Back in the day, there were certainly police scanners. So (when I was an intern) at the Pittsburgh Post-Gazette, if I was working on the city desk, there was the police scanner there we knew if some crime was taking place at the time and you had to run off and cover it. But now, you know if somebody is uttering something at that moment, you know if the president is tweeting something at that exact moment.

So, you're covering everything literally in real time. I worked for The Boston Globe for many years as a foreign correspondent. I remember feeling exhausted that I was working around the clock, filing for multiple editions of the paper, you know, throughout the time of an election, for example, or like covering the fall of the Taliban or the Afghan War, and I would write a different story for different editions. Well, now as a journalist, you're writing it in real time because it's going on the digital edition of the newspaper or, you know, it's going on the radio right away and it can be updated all the time and of course your Twitter feed is live journalism, let's face it. So I think the time pressures are intense, the competition is intense. You know everybody wants their scoop. But I think that the duty and the responsibility is more important than ever.

I think we see this especially now in the Trump era when we have a president who has tried to brand the press as the enemy of the people, his words, and has tried to sort of you know pit the press as if as if it is the boogeyman. And I think it's a time when it's especially important for the press to stand up, check its facts, verify what you're doing, but not be intimidated and make sure that you're out there telling the truth.

Watergate was long before my time, but just in the same way that I think Watergate inspired a whole generation of journalists, I think that this Trump era will also generate a new generation of journalists. And it may end up being in the end a very good thing for journalism, causing journalism to grow and make itself stronger.
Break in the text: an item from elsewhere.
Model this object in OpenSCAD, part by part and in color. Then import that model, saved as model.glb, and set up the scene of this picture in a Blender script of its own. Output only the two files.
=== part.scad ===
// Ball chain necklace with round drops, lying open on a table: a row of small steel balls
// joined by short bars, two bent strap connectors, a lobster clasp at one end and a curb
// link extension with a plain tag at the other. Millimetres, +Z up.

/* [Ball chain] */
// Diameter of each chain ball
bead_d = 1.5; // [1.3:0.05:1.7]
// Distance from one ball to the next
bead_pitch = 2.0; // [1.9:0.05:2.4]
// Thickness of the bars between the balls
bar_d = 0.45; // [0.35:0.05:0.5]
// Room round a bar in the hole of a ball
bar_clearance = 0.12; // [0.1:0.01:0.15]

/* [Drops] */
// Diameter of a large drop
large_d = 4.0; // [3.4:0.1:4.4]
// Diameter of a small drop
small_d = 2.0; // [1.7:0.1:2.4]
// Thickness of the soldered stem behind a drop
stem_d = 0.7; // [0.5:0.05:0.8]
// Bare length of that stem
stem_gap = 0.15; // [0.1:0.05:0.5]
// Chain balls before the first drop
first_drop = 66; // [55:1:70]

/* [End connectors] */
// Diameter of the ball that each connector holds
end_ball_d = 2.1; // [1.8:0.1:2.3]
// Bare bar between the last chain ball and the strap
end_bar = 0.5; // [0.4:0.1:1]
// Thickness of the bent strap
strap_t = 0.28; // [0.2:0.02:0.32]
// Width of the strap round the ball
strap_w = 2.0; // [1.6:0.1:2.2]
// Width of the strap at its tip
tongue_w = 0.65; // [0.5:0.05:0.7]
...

SCHNEIDER: And with that live journalism comes a new problem: we're seeing a lot more of in fake news, right? And you have a new job now with the Poynter Institute and you're looking into this in media literacy and young people, including the students that now attend Allderdice High School. So, in your new position, what are you looking at when it comes to people who tend to get their news from social media?
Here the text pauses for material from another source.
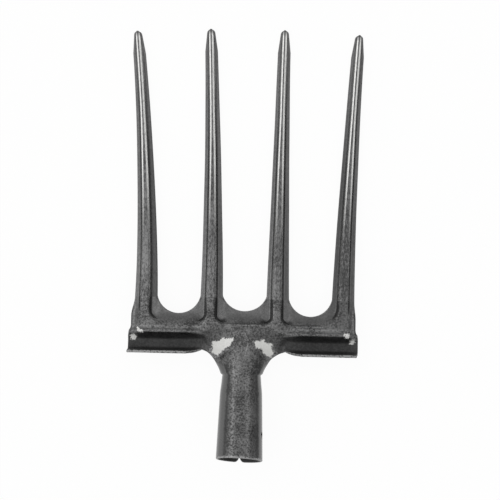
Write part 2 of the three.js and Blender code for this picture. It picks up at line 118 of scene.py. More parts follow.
# corners of the bright patches of painted highlight: two large ones beside the neck
# and two small ones at each end of the ridge
paintedGlints = [
    [(-27.9, 1.8), (-21.8, 1.7), (-19.8, 4.8), (-13.5, 4.5), (-8.7, 5.2), (-12.6, -1.3),
     (-17.3, -4.5), (-23.4, -10.2), (-27.7, -8.1)],
    [(8.6, 3.0), (14.2, 3.4), (17.4, 4.9), (19.5, 1.7), (25.4, 1.7), (24.6, -2.0), (26.7, -7.2),
     (23.7, -10.8), (17.9, -7.1), (15.8, -3.1), (11.3, -2.5), (10.1, 0.6)],
    [(-95.3, 13.0), (-93.8, 13.0), (-92.6, 11.5), (-90.0, 9.8), (-90.4, 8.9), (-93.0, 9.3),
     (-94.9, 10.7)],
    [(-101.7, 6.6), (-98.9, 7.0), (-96.4, 5.4), (-97.4, 2.8), (-99.9, 2.3), (-101.5, 4.4)],
    [(89.1, 10.6), (91.6, 12.5), (93.4, 12.9), (94.0, 10.7), (93.1, 8.1), (91.3, 8.1)],
    [(94.4, 4.1), (95.8, 6.0), (98.8, 7.1), (99.3, 4.9), (97.0, 3.3)],
]
glintLow, glintHigh = -16, 18  # past these nothing is near a patch
notGlint = -9
farAway = 99


# how far a point lies inside an outline, less than 0 outside it
def insideOutline(x, y, outline):
    nearest = farAway
    inside = False
    for (x1, y1), (x2, y2) in zip(outline, outline[1:] + outline[:1]):
        along = clamp(((x - x1) * (x2 - x1) + (y - y1) * (y2 - y1)) / hypot(x2 - x1, y2 - y1) ** 2)
        nearest = min(nearest, hypot(x - mix(x1, x2, along), y - mix(y1, y2, along)))
        if (y1 > y) != (y2 > y) and x < mix(x1, x2, (y - y1) / (y2 - y1)):
            inside = not inside
    return nearest if inside else -nearest


def insideGlint(x, y):
    if not glintLow < y < glintHigh:
        return notGlint
    return max(notGlint, *(insideOutline(x, y, outline) for outline in paintedGlints))


def hang(x, y):
    if y > 0:
        fade = clamp(1 - (y - prong["rootY"]) / prong["outerLength"])
    else:
        fade = clamp(1 + y / plate["hangNeck"])
    return -plate["hang"] * ease(x, 0, plate["hangRun"]) * fade


# puts a mesh, light or camera in the scene, or a mesh made from a bmesh
def addObject(name, data):
    if isinstance(data, bmesh.types.BMesh):
        shape, data = data, bpy.data.meshes.new(name)
        shape.to_mesh(data)
        shape.free()
    item = bpy.data.objects.new(name, data)
    bpy.context.scene.collection.objects.link(item)
    return item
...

LAKSHMANAN: As the Newmark Chair of Journalism Ethics, it's a really incredible opportunity and it's an opportunity to not only work at the leading journalism think tank in the country, which means I'll be writing and teaching and convening conferences that relate to ethics and the importance of best practices in the media, but it's also an incredible time to think about the role that journalism plays in in our democracy.

And that's what I was referring to before when I spoke about Trump trying to make the press into the enemy. So, when we talk about ethics, I see part of what my role will be is, you know, thinking about fake news and how do we stop it. How do we stop its spread? Thinking about trust in journalism and how do we rebuild trust? Why have people stopped trusting the media? And what can we do to try to restore that trust? And likewise, what can be done to rebuild media literacy?

We began our conversation with you asking me when I began to listen to or read the news and, you know, it's a good question. At what age are people reading the news now? You've got young kids on cell phones. They may be on Snapchat. They may be looking at the internet, but is that news? Do they understand what news is and do they understand the difference between sponsored content and actual journalism today and understand the difference between a site that's trying to sell them something or promote something versus, again, an independent journalism organization that is verifying its facts checking it out and doing real journalism?And I think the answer to that question, sadly, is no. Many young people, and for that matter many adults, do not understand the difference. They can't visually see the difference, they can't hear the difference. And so part of that is on social studies teachers and the American Library Association and sort of education to fill that gap, but it also is partly the role of journalism to try to help reeducate people on what is journalism and  play our role in trying to rebuild news literacy.